------ Records ------
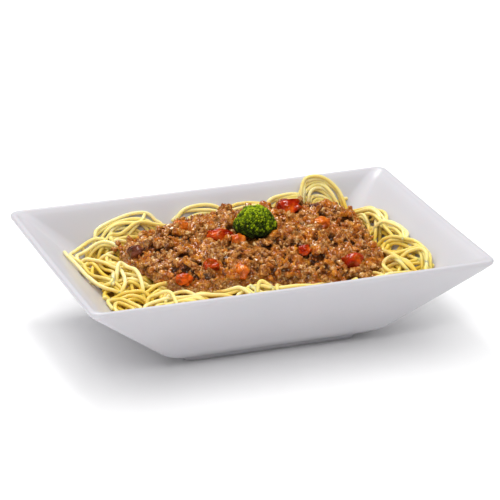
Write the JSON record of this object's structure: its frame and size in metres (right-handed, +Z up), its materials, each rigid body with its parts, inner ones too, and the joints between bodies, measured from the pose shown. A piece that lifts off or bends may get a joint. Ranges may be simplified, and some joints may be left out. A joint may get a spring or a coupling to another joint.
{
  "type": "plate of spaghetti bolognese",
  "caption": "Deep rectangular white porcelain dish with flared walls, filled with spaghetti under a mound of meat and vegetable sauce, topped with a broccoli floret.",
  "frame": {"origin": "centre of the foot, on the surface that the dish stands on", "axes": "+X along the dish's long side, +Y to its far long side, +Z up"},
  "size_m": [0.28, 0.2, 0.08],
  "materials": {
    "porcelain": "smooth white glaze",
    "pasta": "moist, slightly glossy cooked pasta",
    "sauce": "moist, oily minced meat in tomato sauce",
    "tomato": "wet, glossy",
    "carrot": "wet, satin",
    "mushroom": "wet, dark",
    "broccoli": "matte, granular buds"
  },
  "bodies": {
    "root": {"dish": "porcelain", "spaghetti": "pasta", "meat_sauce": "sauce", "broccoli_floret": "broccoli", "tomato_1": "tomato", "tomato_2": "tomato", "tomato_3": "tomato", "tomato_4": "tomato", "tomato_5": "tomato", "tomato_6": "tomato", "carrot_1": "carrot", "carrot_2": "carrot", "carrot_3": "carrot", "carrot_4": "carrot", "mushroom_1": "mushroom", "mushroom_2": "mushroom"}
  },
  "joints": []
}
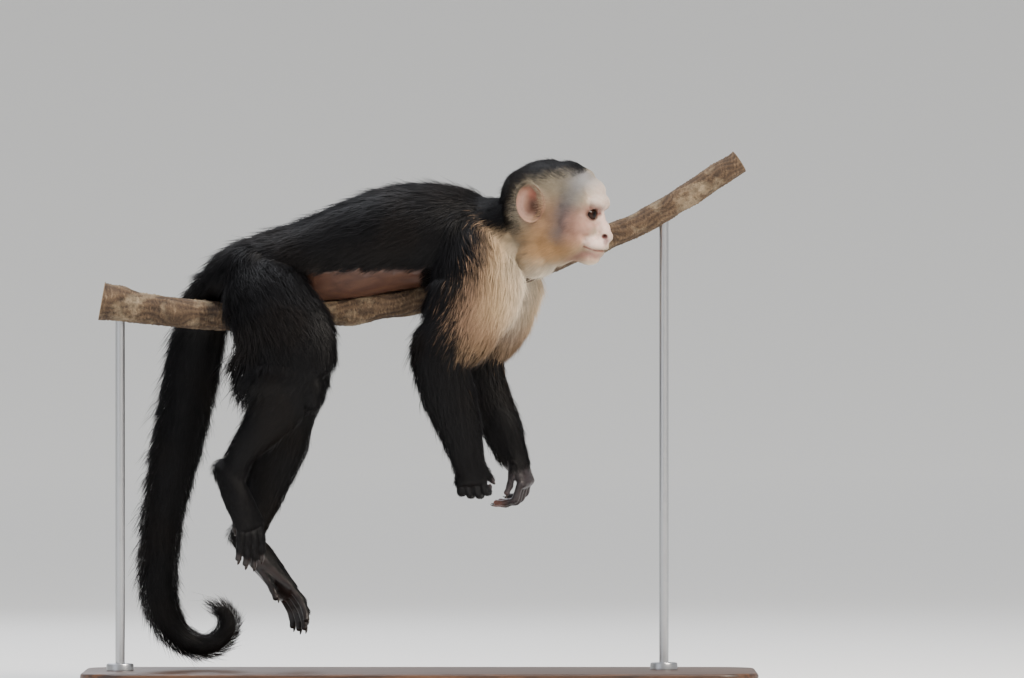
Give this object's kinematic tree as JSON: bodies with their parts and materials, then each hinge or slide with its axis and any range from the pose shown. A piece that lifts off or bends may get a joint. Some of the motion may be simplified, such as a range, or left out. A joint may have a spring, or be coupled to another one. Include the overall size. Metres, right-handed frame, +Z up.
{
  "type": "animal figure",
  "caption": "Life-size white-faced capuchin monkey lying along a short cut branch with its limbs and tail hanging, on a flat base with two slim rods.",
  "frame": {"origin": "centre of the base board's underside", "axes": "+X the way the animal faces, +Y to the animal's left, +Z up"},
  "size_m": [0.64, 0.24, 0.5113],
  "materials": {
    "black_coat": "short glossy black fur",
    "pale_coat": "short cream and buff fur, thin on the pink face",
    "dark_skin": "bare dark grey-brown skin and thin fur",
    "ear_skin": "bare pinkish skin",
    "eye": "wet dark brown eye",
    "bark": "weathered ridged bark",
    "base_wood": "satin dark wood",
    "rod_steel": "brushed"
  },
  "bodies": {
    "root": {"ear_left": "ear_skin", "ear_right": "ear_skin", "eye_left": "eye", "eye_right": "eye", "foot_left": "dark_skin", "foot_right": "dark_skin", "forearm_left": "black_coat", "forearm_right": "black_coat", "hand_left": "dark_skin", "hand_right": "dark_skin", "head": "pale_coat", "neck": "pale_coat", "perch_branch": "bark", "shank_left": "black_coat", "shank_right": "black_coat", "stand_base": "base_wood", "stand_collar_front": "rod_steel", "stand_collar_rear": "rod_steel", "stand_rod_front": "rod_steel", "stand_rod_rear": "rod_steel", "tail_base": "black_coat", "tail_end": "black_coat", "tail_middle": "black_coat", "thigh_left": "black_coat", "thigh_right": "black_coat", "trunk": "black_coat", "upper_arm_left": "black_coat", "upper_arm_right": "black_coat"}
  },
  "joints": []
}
------
What to do => Repeat the data above exactly.

Result of the task =>
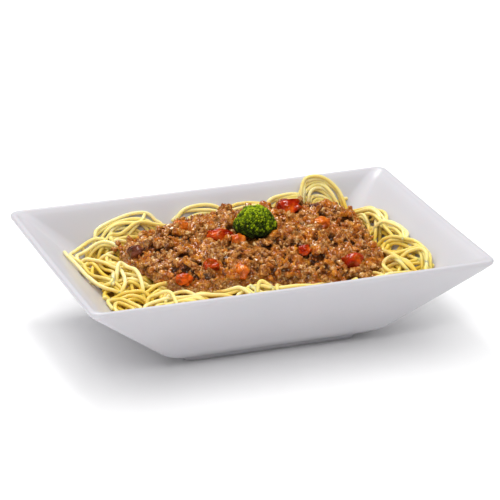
Write the JSON record of this object's structure: its frame and size in metres (right-handed, +Z up), its materials, each rigid body with its parts, inner ones too, and the joints between bodies, measured from the pose shown. A piece that lifts off or bends may get a joint. Ranges may be simplified, and some joints may be left out. A joint may get a spring or a coupling to another joint.
{
  "type": "plate of spaghetti bolognese",
  "caption": "Deep rectangular white porcelain dish with flared walls, filled with spaghetti under a mound of meat and vegetable sauce, topped with a broccoli floret.",
  "frame": {"origin": "centre of the foot, on the surface that the dish stands on", "axes": "+X along the dish's long side, +Y to its far long side, +Z up"},
  "size_m": [0.28, 0.2, 0.08],
  "materials": {
    "porcelain": "smooth white glaze",
    "pasta": "moist, slightly glossy cooked pasta",
    "sauce": "moist, oily minced meat in tomato sauce",
    "tomato": "wet, glossy",
    "carrot": "wet, satin",
    "mushroom": "wet, dark",
    "broccoli": "matte, granular buds"
  },
  "bodies": {
    "root": {"dish": "porcelain", "spaghetti": "pasta", "meat_sauce": "sauce", "broccoli_floret": "broccoli", "tomato_1": "tomato", "tomato_2": "tomato", "tomato_3": "tomato", "tomato_4": "tomato", "tomato_5": "tomato", "tomato_6": "tomato", "carrot_1": "carrot", "carrot_2": "carrot", "carrot_3": "carrot", "carrot_4": "carrot", "mushroom_1": "mushroom", "mushroom_2": "mushroom"}
  },
  "joints": []
}
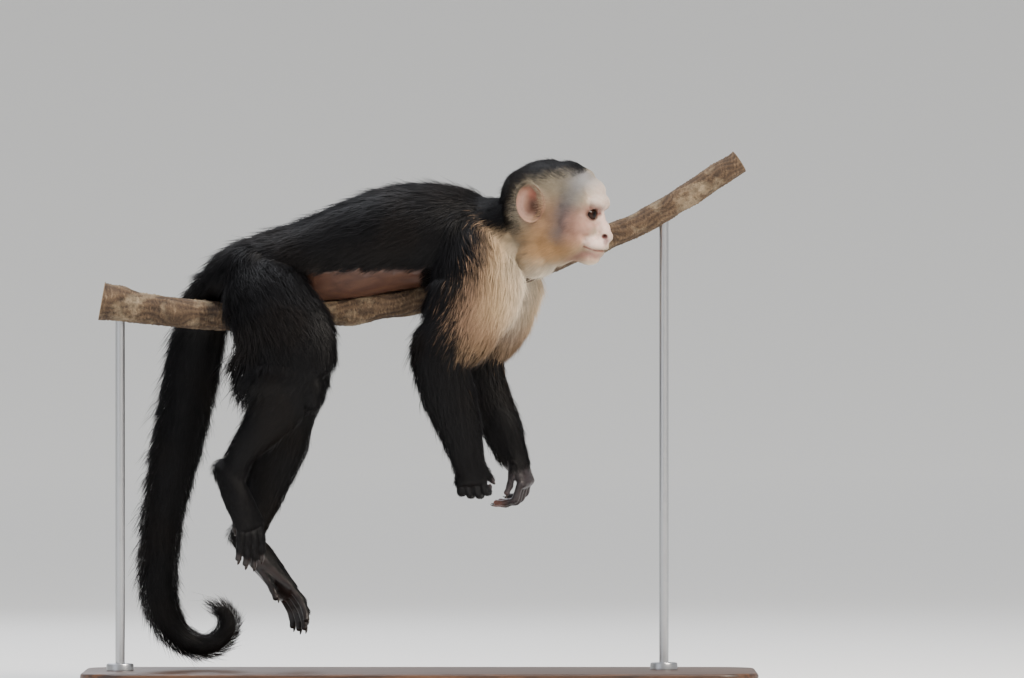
Give this object's kinematic tree as JSON: bodies with their parts and materials, then each hinge or slide with its axis and any range from the pose shown. A piece that lifts off or bends may get a joint. Some of the motion may be simplified, such as a range, or left out. A joint may have a spring, or be coupled to another one. Include the overall size. Metres, right-handed frame, +Z up.
{
  "type": "animal figure",
  "caption": "Life-size white-faced capuchin monkey lying along a short cut branch with its limbs and tail hanging, on a flat base with two slim rods.",
  "frame": {"origin": "centre of the base board's underside", "axes": "+X the way the animal faces, +Y to the animal's left, +Z up"},
  "size_m": [0.64, 0.24, 0.5113],
  "materials": {
    "black_coat": "short glossy black fur",
    "pale_coat": "short cream and buff fur, thin on the pink face",
    "dark_skin": "bare dark grey-brown skin and thin fur",
    "ear_skin": "bare pinkish skin",
    "eye": "wet dark brown eye",
    "bark": "weathered ridged bark",
    "base_wood": "satin dark wood",
    "rod_steel": "brushed"
  },
  "bodies": {
    "root": {"ear_left": "ear_skin", "ear_right": "ear_skin", "eye_left": "eye", "eye_right": "eye", "foot_left": "dark_skin", "foot_right": "dark_skin", "forearm_left": "black_coat", "forearm_right": "black_coat", "hand_left": "dark_skin", "hand_right": "dark_skin", "head": "pale_coat", "neck": "pale_coat", "perch_branch": "bark", "shank_left": "black_coat", "shank_right": "black_coat", "stand_base": "base_wood", "stand_collar_front": "rod_steel", "stand_collar_rear": "rod_steel", "stand_rod_front": "rod_steel", "stand_rod_rear": "rod_steel", "tail_base": "black_coat", "tail_end": "black_coat", "tail_middle": "black_coat", "thigh_left": "black_coat", "thigh_right": "black_coat", "trunk": "black_coat", "upper_arm_left": "black_coat", "upper_arm_right": "black_coat"}
  },
  "joints": []
}